**YOUR OBJECTIVE:** Give only the count of lines containing "joints".

________________

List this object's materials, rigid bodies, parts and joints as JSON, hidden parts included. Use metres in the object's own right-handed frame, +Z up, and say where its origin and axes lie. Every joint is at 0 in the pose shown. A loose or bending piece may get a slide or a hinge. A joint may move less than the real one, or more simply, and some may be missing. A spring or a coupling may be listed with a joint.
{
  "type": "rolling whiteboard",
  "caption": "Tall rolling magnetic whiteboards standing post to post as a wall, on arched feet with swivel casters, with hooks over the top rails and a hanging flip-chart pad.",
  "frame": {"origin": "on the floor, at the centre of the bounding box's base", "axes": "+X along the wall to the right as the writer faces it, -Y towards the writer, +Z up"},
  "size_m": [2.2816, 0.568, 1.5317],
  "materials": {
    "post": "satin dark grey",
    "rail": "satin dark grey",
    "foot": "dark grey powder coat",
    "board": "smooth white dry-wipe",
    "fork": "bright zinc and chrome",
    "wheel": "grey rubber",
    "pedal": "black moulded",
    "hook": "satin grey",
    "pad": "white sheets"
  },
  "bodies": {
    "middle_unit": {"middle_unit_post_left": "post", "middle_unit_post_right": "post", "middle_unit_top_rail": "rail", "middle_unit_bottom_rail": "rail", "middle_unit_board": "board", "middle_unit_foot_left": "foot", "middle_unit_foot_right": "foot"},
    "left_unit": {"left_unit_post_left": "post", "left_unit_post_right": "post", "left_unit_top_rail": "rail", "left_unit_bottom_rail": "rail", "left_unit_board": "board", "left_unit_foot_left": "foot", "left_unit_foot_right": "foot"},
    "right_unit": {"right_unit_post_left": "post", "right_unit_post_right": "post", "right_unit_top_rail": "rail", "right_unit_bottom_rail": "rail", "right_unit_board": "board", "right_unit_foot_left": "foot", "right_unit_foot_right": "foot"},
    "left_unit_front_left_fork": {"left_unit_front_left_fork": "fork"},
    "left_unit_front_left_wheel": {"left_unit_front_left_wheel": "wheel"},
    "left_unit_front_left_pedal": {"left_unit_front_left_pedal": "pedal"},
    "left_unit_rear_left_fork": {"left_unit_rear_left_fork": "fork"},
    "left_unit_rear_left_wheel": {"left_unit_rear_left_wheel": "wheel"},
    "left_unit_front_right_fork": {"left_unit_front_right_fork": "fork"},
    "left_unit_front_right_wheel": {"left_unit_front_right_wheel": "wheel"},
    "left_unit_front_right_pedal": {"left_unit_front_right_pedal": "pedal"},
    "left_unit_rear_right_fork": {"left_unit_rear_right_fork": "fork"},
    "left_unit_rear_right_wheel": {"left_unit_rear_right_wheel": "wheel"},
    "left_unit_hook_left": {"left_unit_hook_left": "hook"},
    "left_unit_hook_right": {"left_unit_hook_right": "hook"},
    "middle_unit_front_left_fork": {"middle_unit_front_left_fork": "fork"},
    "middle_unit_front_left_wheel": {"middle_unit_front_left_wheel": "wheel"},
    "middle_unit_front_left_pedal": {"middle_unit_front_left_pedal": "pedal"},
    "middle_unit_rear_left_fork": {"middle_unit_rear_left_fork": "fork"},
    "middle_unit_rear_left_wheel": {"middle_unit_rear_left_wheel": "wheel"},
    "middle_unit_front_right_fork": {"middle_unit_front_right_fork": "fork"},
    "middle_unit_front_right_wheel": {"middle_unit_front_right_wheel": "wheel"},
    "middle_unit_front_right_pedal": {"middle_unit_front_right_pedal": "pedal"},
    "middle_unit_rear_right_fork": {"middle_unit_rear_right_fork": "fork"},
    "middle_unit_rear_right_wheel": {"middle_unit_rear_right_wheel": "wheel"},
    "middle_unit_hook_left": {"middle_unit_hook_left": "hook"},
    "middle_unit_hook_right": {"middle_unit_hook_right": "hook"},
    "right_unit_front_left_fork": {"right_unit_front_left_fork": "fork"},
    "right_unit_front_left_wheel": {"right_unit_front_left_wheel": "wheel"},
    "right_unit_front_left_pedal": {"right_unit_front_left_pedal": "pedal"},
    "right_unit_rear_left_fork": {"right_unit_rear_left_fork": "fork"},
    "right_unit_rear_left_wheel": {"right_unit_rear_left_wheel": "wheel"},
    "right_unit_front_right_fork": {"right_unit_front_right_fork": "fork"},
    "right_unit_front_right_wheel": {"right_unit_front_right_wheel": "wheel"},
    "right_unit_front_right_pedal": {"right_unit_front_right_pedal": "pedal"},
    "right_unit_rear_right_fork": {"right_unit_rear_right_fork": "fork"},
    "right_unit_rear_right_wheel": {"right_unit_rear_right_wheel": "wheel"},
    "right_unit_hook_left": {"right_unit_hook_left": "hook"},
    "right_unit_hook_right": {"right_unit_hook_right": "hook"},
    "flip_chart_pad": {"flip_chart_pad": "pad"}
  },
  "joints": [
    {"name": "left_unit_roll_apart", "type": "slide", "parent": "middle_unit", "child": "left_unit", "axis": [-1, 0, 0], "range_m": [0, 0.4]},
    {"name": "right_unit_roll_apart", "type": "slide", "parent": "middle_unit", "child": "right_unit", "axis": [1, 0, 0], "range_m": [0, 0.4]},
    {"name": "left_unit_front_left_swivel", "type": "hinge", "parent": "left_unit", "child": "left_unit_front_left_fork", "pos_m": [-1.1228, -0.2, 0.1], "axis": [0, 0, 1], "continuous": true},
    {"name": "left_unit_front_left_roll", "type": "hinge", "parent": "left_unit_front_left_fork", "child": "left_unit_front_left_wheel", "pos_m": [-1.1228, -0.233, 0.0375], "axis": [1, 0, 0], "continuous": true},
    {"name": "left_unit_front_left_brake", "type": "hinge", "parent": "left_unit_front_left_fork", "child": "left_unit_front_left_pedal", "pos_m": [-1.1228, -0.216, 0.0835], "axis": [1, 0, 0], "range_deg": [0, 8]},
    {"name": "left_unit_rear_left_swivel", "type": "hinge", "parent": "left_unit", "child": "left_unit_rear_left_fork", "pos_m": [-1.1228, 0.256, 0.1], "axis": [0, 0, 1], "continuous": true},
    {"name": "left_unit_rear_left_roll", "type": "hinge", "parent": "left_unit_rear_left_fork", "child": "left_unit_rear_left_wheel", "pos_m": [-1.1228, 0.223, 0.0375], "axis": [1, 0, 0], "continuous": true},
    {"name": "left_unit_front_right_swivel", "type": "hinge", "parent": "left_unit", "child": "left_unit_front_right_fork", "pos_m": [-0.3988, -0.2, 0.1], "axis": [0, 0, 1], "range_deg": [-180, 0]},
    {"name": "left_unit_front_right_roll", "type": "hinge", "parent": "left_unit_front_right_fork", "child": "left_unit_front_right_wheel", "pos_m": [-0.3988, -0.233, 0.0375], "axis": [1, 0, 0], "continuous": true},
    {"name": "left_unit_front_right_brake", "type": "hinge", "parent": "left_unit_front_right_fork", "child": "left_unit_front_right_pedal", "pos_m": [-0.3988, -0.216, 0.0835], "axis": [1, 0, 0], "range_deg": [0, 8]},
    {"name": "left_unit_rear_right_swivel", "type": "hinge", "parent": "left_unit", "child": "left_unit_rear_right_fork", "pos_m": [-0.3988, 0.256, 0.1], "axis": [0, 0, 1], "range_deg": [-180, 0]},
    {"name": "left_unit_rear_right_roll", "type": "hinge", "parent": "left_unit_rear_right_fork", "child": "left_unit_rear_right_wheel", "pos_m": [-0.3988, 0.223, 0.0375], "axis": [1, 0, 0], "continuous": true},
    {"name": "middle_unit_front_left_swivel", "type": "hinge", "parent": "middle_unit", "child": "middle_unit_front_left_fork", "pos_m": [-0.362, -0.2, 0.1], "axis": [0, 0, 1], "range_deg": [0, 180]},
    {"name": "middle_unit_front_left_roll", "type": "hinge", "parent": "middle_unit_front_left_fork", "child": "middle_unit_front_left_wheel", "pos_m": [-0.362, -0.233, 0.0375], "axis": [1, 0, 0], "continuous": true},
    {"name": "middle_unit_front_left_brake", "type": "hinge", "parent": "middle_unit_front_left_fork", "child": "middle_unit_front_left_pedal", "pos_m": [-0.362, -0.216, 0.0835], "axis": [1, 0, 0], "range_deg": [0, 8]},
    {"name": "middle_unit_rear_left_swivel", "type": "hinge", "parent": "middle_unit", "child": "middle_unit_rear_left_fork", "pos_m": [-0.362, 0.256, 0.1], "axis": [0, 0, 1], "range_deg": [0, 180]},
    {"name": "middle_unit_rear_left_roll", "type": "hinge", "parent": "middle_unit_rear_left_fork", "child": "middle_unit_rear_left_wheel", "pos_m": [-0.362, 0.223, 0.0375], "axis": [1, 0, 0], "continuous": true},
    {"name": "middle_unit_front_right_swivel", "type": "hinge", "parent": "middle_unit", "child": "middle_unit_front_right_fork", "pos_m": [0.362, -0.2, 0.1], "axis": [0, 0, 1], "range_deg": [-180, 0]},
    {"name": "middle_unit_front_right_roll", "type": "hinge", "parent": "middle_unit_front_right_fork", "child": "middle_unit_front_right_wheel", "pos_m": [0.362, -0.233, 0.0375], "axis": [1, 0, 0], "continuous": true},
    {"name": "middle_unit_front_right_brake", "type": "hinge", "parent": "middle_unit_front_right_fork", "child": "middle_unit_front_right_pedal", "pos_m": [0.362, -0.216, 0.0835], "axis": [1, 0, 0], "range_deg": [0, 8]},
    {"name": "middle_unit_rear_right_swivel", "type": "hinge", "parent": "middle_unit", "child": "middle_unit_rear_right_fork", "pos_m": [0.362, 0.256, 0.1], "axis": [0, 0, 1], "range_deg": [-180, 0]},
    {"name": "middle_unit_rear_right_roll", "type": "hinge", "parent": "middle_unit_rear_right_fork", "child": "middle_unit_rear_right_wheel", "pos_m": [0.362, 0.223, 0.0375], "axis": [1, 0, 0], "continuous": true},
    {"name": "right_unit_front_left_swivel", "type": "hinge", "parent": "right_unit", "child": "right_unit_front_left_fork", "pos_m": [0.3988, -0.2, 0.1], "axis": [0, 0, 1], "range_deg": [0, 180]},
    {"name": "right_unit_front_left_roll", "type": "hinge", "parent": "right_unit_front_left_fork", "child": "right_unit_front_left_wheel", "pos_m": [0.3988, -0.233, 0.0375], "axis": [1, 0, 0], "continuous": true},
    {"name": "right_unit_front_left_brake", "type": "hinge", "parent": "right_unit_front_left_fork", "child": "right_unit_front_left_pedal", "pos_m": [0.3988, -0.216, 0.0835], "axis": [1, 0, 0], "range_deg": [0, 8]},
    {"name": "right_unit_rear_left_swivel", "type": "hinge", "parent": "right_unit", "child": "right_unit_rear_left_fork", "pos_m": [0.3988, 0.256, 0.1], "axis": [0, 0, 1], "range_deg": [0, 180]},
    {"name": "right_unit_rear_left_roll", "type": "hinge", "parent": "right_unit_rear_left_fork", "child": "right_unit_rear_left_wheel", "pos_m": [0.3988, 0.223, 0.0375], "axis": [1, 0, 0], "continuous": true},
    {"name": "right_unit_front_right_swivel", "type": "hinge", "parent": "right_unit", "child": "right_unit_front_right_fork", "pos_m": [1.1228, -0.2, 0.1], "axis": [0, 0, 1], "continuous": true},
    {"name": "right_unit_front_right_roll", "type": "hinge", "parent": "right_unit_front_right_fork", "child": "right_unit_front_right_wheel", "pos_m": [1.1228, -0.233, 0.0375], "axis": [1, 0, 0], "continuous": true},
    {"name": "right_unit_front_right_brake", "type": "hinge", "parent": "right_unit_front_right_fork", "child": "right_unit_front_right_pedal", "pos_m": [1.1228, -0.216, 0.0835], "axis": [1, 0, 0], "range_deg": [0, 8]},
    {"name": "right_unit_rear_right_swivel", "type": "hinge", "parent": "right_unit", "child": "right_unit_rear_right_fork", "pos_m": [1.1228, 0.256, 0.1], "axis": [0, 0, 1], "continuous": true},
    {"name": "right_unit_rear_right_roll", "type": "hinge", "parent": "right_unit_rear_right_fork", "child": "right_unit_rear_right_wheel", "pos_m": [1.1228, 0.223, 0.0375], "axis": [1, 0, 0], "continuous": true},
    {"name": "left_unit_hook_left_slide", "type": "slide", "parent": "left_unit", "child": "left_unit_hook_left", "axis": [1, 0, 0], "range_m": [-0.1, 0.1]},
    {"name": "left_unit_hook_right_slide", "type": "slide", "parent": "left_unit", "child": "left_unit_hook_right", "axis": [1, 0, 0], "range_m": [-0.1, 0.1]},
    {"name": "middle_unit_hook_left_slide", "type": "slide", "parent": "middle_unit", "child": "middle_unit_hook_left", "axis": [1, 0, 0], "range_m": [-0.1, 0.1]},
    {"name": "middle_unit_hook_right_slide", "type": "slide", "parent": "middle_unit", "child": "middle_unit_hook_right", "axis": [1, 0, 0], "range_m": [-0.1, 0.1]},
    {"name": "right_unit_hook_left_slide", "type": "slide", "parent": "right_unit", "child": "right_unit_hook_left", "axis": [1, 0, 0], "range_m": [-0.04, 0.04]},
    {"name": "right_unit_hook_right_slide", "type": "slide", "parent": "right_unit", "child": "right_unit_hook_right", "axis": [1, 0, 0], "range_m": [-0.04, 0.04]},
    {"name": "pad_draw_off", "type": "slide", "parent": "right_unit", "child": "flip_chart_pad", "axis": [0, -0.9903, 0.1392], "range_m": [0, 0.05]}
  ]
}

________________

**ANSWER TO THIS EXERCISE:** 2